ENTRIES PROVIDED:

********************

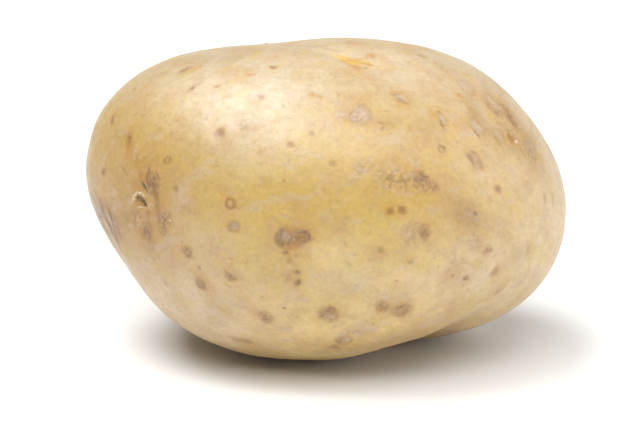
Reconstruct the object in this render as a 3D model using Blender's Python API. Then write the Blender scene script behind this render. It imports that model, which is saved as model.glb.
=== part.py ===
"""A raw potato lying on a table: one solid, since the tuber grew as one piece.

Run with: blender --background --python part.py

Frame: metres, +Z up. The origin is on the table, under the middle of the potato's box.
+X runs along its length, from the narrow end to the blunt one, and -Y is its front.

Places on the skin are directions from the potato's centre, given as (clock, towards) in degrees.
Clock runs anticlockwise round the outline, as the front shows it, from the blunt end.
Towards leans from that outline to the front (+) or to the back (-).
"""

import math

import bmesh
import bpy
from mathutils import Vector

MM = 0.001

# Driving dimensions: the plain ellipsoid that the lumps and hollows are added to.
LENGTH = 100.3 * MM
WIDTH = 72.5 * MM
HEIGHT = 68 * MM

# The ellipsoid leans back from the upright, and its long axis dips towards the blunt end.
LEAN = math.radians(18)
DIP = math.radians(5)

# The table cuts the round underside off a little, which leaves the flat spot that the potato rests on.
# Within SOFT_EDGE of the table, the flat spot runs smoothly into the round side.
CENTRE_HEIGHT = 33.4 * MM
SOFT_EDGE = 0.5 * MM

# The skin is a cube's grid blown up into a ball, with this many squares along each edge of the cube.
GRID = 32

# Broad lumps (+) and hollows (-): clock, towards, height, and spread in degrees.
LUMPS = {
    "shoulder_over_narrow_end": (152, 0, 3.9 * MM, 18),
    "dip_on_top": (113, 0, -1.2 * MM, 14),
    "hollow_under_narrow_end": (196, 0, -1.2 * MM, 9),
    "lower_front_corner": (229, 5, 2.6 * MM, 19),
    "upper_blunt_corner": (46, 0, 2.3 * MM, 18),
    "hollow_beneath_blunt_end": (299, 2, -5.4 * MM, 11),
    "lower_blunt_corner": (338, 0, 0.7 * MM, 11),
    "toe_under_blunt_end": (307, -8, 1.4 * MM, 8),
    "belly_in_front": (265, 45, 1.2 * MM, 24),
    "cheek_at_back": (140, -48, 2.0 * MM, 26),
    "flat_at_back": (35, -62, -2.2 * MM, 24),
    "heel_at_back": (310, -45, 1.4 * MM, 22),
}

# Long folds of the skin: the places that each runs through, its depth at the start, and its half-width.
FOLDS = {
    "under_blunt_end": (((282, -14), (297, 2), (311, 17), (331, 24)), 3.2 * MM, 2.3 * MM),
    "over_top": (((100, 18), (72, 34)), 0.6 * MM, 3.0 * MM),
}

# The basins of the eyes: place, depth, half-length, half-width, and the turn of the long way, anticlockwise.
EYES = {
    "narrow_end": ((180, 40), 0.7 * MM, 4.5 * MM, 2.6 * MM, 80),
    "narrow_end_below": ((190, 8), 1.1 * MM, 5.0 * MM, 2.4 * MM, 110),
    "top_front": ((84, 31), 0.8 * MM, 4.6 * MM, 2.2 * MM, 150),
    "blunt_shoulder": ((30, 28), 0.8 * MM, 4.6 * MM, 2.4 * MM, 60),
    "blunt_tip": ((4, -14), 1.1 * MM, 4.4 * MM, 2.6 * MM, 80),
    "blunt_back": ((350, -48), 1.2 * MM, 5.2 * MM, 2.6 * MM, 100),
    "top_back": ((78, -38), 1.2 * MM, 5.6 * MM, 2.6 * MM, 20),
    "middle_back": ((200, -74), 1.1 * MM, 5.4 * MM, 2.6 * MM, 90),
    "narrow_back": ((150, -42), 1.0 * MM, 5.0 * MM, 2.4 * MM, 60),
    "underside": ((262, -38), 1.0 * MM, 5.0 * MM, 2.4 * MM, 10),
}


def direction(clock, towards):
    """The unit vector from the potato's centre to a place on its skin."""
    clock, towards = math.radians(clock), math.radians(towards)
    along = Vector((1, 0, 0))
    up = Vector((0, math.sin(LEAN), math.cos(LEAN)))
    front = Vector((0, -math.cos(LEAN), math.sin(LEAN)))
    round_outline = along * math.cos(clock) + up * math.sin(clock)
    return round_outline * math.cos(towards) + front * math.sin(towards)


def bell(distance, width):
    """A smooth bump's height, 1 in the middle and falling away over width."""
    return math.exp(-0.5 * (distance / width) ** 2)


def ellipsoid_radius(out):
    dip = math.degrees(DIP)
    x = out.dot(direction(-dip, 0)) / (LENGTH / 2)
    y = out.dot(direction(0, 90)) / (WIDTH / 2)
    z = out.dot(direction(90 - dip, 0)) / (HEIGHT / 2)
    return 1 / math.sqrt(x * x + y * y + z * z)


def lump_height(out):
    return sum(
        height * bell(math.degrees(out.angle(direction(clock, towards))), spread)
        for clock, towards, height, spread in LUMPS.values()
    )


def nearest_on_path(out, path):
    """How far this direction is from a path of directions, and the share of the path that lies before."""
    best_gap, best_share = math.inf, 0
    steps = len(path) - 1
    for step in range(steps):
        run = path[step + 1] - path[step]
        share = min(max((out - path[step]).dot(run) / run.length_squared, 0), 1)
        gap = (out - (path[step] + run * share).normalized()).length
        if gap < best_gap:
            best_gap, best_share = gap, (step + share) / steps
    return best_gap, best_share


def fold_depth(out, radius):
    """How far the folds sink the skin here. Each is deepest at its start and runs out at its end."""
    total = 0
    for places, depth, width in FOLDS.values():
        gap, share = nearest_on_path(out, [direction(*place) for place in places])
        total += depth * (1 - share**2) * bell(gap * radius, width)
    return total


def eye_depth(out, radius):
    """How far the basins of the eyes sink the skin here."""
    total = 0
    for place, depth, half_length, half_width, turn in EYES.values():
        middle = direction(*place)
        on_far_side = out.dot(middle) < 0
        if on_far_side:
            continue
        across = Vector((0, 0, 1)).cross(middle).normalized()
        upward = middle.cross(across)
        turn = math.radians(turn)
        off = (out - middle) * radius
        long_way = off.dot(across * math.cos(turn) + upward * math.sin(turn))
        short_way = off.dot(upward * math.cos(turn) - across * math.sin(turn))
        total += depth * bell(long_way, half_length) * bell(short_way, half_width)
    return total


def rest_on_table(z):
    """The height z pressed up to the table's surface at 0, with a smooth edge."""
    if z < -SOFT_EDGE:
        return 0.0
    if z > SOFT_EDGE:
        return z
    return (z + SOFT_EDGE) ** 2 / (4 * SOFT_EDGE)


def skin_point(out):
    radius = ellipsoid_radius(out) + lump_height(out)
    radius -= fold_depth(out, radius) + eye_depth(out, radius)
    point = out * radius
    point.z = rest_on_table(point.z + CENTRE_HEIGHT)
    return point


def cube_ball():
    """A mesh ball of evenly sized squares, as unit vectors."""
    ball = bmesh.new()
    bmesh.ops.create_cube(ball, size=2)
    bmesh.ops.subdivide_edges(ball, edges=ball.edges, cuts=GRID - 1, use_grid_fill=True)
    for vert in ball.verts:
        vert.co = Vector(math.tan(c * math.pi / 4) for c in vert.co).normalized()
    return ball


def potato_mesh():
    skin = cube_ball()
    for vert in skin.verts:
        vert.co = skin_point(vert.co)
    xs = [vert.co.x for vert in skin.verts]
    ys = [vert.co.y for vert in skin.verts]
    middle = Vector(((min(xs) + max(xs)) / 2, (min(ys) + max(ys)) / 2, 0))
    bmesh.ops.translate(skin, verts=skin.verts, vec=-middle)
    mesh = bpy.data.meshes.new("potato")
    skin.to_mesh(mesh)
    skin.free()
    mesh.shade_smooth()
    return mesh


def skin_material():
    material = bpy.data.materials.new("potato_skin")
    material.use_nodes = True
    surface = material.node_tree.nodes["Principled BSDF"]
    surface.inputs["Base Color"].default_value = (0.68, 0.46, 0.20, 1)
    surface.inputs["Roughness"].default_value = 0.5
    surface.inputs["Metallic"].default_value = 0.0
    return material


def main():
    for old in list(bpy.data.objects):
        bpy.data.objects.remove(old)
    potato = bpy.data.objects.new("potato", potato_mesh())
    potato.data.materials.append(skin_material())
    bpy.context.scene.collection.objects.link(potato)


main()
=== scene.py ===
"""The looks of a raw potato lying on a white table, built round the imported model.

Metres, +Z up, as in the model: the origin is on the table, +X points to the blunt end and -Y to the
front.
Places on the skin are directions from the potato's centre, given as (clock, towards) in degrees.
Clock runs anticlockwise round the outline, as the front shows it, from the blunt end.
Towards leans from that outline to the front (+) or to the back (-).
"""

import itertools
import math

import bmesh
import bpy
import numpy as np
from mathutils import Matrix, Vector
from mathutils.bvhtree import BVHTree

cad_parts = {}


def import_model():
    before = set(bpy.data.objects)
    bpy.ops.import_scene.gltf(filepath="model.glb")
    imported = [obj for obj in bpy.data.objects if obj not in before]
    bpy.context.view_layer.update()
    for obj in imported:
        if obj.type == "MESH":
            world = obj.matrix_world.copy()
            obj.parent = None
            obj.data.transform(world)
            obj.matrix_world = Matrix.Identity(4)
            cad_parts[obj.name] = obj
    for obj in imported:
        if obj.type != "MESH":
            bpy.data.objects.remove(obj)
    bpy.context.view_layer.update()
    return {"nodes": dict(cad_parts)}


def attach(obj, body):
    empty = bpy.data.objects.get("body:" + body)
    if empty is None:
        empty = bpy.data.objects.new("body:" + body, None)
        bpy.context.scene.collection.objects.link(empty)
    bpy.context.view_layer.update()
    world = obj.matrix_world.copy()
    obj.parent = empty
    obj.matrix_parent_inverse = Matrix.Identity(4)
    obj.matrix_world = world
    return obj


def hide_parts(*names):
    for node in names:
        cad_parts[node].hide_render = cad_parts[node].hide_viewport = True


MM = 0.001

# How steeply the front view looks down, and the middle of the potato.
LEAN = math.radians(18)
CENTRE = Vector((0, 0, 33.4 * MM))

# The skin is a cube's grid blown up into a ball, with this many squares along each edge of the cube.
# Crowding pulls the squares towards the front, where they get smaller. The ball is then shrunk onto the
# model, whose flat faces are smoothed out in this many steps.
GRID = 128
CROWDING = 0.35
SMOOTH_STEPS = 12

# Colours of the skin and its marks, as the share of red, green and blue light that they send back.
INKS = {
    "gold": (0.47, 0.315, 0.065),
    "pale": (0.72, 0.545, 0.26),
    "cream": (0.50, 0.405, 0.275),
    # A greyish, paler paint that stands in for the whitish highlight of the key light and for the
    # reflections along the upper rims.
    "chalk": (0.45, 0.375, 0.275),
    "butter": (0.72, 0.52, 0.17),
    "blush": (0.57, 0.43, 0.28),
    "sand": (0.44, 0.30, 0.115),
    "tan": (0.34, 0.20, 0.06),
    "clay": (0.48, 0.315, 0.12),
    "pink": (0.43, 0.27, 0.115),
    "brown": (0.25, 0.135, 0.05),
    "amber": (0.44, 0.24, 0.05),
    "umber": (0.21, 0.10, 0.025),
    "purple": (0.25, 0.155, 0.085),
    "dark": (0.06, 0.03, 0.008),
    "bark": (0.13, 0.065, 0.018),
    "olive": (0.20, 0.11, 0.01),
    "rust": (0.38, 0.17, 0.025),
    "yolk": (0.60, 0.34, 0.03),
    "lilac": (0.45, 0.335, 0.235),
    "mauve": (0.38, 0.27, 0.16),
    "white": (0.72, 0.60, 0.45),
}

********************

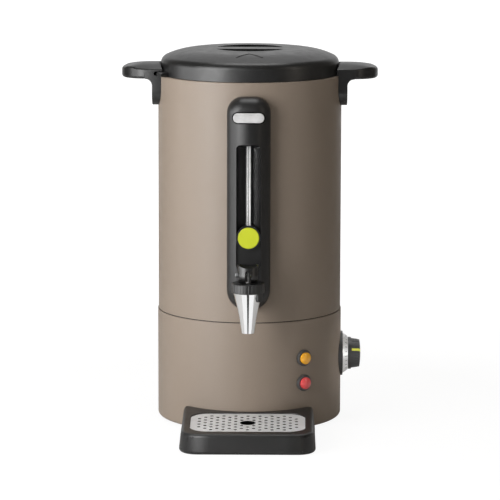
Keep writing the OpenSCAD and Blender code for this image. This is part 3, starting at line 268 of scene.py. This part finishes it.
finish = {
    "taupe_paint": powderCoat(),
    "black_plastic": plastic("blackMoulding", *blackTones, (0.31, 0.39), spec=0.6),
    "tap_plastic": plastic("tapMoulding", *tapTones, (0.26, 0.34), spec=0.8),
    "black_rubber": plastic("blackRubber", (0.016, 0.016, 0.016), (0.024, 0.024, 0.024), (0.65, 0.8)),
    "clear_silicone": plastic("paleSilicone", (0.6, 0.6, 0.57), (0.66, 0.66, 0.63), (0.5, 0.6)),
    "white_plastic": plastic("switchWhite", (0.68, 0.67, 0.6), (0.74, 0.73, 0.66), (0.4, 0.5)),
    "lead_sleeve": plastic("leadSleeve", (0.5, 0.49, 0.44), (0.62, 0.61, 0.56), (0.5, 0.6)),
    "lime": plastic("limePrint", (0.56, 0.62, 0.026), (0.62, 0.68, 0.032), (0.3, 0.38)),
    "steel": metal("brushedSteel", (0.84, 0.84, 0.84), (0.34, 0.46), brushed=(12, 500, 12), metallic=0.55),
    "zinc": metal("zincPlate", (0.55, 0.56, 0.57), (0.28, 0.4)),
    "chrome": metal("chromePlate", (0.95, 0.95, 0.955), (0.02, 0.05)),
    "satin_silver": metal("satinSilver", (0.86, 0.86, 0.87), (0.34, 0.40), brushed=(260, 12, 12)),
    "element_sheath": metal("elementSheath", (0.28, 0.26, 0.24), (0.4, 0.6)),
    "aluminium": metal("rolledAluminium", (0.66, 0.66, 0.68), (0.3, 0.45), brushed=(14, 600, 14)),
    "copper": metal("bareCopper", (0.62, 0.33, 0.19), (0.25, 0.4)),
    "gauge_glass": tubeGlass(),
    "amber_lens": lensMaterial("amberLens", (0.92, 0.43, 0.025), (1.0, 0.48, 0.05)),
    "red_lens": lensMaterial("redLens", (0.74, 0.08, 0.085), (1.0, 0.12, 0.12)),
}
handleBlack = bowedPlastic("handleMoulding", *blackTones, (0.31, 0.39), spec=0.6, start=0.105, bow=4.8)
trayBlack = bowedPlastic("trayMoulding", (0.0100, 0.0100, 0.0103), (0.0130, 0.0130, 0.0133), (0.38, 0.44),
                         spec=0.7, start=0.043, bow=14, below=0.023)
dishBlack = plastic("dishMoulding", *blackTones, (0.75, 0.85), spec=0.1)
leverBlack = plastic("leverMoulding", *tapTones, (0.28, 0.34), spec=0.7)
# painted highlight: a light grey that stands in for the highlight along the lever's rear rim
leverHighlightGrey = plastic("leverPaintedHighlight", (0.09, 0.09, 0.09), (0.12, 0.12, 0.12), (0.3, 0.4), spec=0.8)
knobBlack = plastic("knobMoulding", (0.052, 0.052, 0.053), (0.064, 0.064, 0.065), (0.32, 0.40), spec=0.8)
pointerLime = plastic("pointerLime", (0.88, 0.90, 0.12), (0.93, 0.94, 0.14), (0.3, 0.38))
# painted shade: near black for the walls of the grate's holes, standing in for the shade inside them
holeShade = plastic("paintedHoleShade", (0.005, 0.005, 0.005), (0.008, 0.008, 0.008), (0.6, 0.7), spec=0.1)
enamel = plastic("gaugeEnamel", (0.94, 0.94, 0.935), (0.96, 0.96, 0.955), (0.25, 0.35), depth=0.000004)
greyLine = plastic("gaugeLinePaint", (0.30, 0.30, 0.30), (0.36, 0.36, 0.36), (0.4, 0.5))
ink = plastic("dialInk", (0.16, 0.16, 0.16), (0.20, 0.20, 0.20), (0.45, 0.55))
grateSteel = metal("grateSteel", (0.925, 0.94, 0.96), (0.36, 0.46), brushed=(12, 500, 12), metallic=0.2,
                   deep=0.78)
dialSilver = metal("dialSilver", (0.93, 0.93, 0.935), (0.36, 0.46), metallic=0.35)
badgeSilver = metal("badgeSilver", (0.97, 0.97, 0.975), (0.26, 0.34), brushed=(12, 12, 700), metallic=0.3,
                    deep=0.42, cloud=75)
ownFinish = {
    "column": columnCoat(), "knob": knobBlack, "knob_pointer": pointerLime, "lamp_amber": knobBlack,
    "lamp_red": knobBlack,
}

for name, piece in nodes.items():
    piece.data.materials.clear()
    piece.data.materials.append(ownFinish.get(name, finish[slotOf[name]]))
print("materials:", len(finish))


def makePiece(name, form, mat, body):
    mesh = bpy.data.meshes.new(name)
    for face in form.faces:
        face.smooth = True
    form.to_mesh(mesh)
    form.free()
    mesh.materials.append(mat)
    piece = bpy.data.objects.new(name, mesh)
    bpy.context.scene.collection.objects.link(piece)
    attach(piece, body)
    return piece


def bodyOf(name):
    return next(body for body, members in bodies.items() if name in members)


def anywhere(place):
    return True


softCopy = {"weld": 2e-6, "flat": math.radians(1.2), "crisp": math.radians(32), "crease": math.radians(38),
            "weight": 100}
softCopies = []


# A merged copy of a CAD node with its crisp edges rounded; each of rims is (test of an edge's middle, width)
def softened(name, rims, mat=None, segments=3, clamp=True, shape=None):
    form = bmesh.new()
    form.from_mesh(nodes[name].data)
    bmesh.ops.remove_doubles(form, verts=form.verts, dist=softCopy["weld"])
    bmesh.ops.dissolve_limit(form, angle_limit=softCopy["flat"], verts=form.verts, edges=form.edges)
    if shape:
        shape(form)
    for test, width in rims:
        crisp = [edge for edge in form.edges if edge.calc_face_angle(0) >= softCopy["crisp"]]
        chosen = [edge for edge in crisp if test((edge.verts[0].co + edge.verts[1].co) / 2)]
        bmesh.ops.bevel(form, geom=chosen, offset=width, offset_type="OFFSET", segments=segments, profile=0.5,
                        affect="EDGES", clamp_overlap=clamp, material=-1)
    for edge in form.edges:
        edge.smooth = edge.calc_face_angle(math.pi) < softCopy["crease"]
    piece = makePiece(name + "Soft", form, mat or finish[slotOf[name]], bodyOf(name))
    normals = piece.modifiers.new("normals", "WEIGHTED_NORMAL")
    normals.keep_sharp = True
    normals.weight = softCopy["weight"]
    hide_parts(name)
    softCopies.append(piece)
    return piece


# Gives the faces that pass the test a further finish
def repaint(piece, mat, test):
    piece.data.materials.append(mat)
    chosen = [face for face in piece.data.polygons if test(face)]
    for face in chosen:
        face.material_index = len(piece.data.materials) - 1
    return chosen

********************

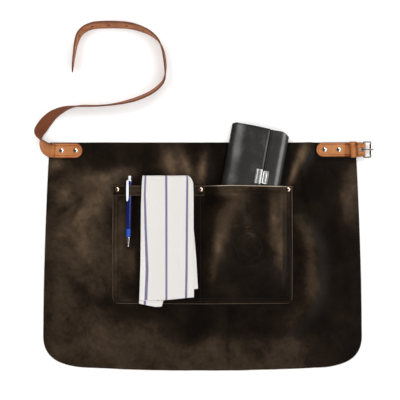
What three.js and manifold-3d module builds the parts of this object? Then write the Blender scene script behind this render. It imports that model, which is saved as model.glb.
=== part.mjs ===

********************

AIM OF THE TASK:
Repeat exactly the lines running from the one with "skin.to_mesh(mesh)" through the one with "obj.data.transform(world)", both included.

WORKED ANSWER:
    skin.to_mesh(mesh)
    skin.free()
    mesh.shade_smooth()
    return mesh


def skin_material():
    material = bpy.data.materials.new("potato_skin")
    material.use_nodes = True
    surface = material.node_tree.nodes["Principled BSDF"]
    surface.inputs["Base Color"].default_value = (0.68, 0.46, 0.20, 1)
    surface.inputs["Roughness"].default_value = 0.5
    surface.inputs["Metallic"].default_value = 0.0
    return material


def main():
    for old in list(bpy.data.objects):
        bpy.data.objects.remove(old)
    potato = bpy.data.objects.new("potato", potato_mesh())
    potato.data.materials.append(skin_material())
    bpy.context.scene.collection.objects.link(potato)


main()
=== scene.py ===
"""The looks of a raw potato lying on a white table, built round the imported model.

Metres, +Z up, as in the model: the origin is on the table, +X points to the blunt end and -Y to the
front.
Places on the skin are directions from the potato's centre, given as (clock, towards) in degrees.
Clock runs anticlockwise round the outline, as the front shows it, from the blunt end.
Towards leans from that outline to the front (+) or to the back (-).
"""

import itertools
import math

import bmesh
import bpy
import numpy as np
from mathutils import Matrix, Vector
from mathutils.bvhtree import BVHTree

cad_parts = {}


def import_model():
    before = set(bpy.data.objects)
    bpy.ops.import_scene.gltf(filepath="model.glb")
    imported = [obj for obj in bpy.data.objects if obj not in before]
    bpy.context.view_layer.update()
    for obj in imported:
        if obj.type == "MESH":
            world = obj.matrix_world.copy()
            obj.parent = None
            obj.data.transform(world)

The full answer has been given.